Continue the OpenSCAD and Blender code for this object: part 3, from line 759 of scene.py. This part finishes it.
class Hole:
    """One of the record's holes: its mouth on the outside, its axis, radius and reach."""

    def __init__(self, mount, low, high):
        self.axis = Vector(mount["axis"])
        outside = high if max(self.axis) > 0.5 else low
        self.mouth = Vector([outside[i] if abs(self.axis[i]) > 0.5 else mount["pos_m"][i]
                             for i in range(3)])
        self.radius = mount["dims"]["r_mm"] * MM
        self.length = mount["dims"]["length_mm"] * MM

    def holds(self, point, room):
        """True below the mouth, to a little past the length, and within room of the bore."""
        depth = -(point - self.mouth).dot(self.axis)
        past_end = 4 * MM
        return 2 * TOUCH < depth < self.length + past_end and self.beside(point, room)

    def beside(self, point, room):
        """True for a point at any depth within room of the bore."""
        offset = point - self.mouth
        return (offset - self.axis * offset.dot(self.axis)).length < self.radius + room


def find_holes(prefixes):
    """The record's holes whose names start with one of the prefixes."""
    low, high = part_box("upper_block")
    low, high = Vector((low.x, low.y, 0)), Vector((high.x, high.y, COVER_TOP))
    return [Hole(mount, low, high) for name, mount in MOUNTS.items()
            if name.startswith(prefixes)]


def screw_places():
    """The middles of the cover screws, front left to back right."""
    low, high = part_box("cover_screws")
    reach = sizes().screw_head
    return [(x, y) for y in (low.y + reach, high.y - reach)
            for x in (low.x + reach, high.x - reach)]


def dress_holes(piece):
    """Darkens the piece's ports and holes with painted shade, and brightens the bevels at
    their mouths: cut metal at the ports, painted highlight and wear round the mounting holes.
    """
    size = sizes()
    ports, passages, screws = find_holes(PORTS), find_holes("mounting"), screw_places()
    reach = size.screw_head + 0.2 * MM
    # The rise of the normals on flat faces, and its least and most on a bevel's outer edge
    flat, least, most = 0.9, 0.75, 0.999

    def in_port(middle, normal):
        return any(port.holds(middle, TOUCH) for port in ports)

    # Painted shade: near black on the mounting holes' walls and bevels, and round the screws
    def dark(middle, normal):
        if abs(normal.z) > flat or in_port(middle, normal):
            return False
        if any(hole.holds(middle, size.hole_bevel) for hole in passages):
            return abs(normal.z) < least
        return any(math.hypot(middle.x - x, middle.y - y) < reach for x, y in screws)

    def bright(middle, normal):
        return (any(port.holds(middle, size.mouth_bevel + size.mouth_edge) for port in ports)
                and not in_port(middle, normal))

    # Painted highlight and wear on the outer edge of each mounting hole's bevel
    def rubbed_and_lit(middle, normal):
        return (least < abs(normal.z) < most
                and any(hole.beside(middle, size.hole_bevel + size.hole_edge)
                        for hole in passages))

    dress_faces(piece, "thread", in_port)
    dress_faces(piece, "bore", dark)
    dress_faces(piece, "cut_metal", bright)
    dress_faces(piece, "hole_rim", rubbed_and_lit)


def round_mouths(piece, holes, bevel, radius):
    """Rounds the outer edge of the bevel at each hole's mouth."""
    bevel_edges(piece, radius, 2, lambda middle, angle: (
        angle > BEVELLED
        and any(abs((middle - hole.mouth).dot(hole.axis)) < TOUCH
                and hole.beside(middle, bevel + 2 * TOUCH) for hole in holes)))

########

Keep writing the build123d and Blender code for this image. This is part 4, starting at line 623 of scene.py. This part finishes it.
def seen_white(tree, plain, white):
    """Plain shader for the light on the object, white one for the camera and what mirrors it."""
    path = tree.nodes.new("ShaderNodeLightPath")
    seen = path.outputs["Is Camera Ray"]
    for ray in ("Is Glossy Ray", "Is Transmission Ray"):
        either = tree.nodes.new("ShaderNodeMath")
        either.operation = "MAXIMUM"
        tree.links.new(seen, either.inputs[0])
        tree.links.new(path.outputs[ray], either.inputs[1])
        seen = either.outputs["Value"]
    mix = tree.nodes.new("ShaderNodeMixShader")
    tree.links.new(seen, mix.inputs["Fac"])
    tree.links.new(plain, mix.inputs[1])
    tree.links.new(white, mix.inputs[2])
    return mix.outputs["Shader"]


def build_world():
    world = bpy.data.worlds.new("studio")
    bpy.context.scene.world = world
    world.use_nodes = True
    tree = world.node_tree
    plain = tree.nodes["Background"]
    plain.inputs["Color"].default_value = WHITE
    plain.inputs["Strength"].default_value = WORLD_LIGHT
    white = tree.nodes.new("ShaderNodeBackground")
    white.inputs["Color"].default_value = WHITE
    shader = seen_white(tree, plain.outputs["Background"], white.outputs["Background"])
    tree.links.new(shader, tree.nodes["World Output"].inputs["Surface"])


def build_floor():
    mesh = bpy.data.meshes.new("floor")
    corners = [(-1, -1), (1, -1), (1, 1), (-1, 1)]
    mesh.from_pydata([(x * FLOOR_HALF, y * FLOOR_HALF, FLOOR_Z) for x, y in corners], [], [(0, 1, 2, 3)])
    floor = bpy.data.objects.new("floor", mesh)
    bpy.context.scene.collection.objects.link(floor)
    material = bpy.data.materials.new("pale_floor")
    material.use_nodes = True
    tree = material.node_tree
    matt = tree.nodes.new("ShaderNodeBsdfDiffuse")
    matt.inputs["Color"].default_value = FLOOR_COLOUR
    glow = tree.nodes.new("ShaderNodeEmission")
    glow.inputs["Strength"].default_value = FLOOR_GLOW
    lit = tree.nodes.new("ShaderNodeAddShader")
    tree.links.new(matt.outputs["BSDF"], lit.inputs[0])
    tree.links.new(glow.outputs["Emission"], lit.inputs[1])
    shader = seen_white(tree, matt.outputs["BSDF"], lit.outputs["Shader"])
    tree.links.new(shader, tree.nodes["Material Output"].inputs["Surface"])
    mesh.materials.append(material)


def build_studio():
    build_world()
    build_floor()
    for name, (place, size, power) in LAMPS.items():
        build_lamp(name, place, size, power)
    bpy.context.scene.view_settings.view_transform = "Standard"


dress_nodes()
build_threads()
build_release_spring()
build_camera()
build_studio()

########

● PROBLEM REQUIREMENTS
Would you quote everything above from the line containing "Continue the OpenSCAD" down to the line containing "of the record's"? Include both of those lines and nothing else.

● TASK RESPONSE
Continue the OpenSCAD and Blender code for this object: part 3, from line 759 of scene.py. This part finishes it.
class Hole:
    """One of the record's holes: its mouth on the outside, its axis, radius and reach."""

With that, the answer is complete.